The Phenomenon of Godfatherism in Politics: This means in a nutshell a remarkable person who makes it possible for another person to attain political power by whatever means.
Clientelism: This is the service, help or sponsorship which the Godfather offers to the Godson to get to power (political power).
Prebendalism: It is the stipends or benefits that the Godfather expects from the Godson after gaining political power with the support of the Godfather.
Patron-Client Relationship: It is a special case that involve two persons ties in which a largely instrumental friendship of individual of higher socio-economic status (patron) uses his own influence and resources to provide protection or benefit or both for a person of lower status (client), who for his part reciprocate by offering general support and assistance, including personal services to the nation.
Democracy: It is a system of government where citizens gain political power directly or indirectly through their elected representatives.
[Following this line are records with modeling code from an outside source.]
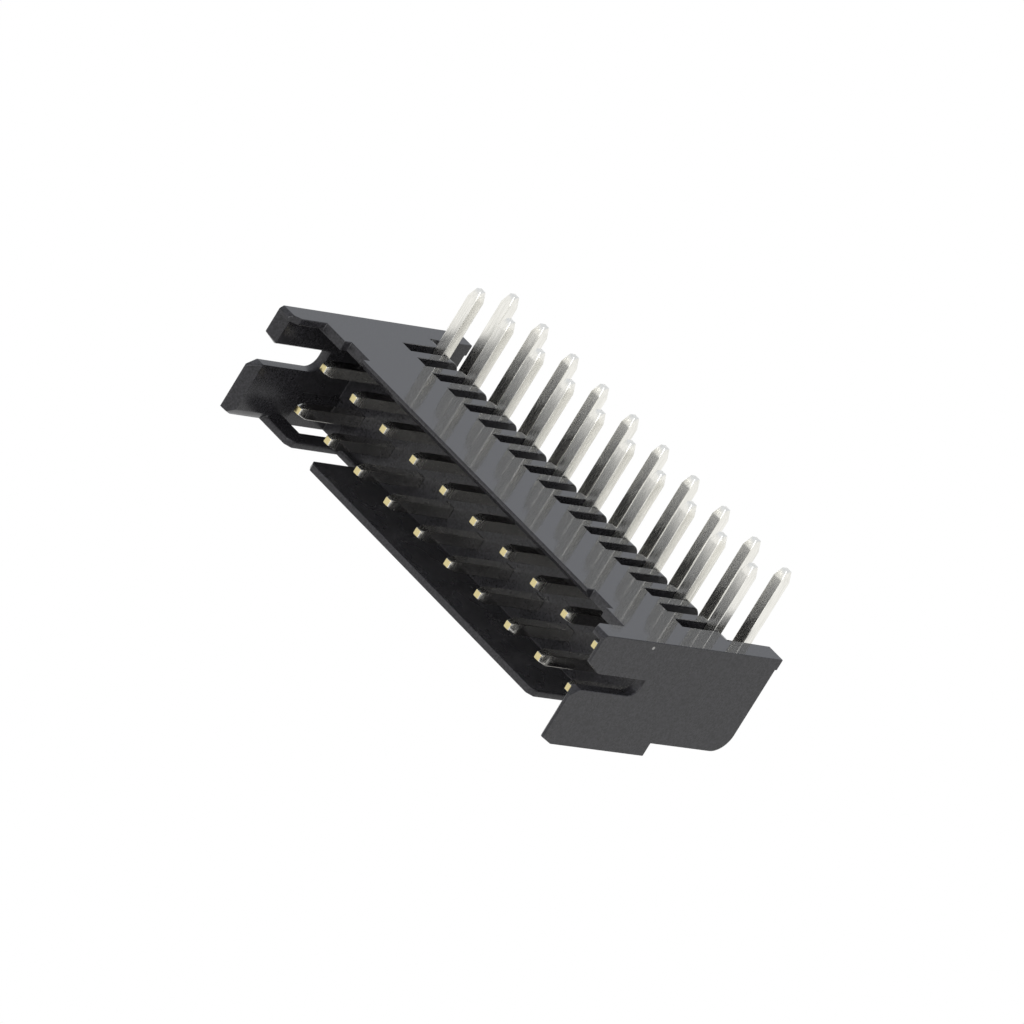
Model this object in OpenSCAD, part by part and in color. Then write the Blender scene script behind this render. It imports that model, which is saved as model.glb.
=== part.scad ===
// Right-angle box header for a circuit board: two rows of square pins on a 2 mm
// grid, bent down through a comb, inside a shrouded side-entry housing.
// X runs along the rows, the open mouth faces -Y, +Z points away from the board.
// Origin: centre of the solder-tail grid, on the face that seats on the board.

/* [Contacts] */
// Number of contacts in each of the two rows
positions = 10; // [4:1:14]
// Spacing of the contacts along a row
pitch = 2; // [1.8:0.1:2.5]
// Spacing of the two rows, in the mouth and on the board
row_pitch = 2; // [1.8:0.1:2.5]
// Side of the square pin
pin_w = 0.5; // [0.4:0.05:0.6]
// Side of the flat cut end of a pin
pin_tip_w = 0.28; // [0.15:0.01:0.35]
// Length of the taper at each end of a pin
pin_taper = 0.45; // [0.2:0.05:0.6]
// Inner radius of the right-angle bend
bend_r = 0.25; // [0.1:0.05:0.3]
// Distance from the contact tips to the front row of solder tails
tip_to_tail = 5.95; // [5.6:0.05:6.5]
// Length of the solder tails below the board face
tail_len = 2.97; // [2:0.01:4]

/* [Housing] */
// Height of the shroud
shroud_h = 5.05; // [4.9:0.05:5.4]
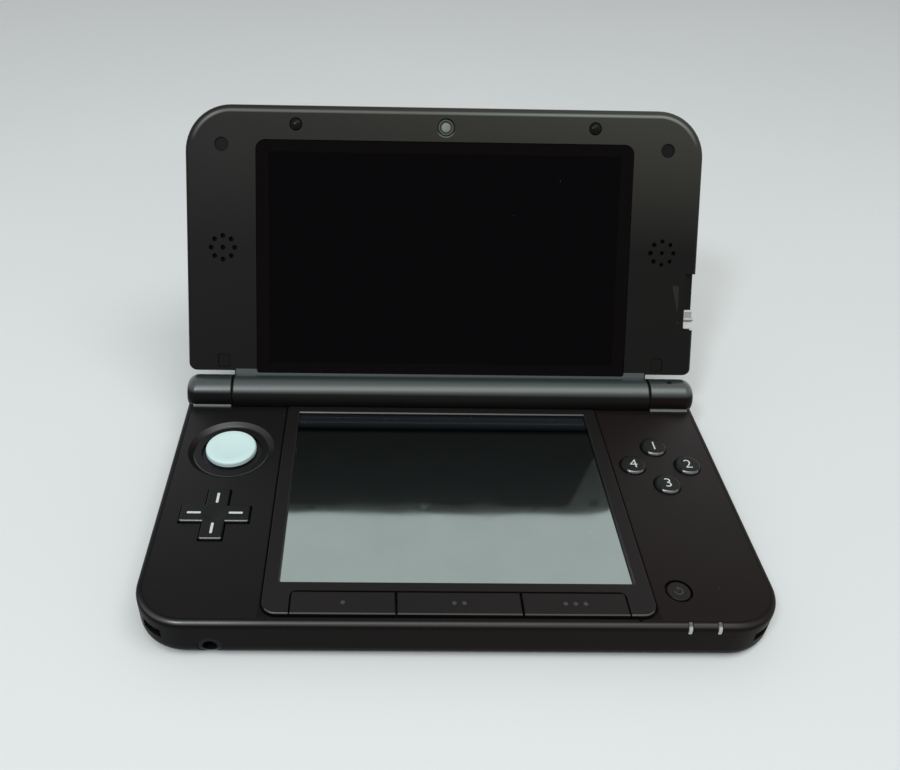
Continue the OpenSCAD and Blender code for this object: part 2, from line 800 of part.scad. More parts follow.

But according to Nwabueze (1992) (cited in Okoye, 2007), he defines democracy as a form of government which recognizes, and indeed institutionalizes the people as the fountain of power, and enables them, by means of elections at frequent intervals on a universal adult suffrage franchise to choose and mandate those to govern a form of government in which the public good or the welfare of the people is the subject.
1.8 ORGANIZATION OF STUDY
This research work shall be divided into five chapters, with chapter one been the introduction constituting, the background to the study, statement of problem, research question, objectives of the study, significance of the study, scope and limitations, conceptual clarification and the organization of study.
Chapter two shall specifically review relevant literature as well as the theoretical framework and its relevance, while chapter three will dwell on the research methodology. Chapter four shall be centered on Godfatherism and democratic sustainability in Nigeria with emphasis on the fourth republic. The final chapter shall unveil the summary, conclusion and recommendations, followed by a list of bibliography.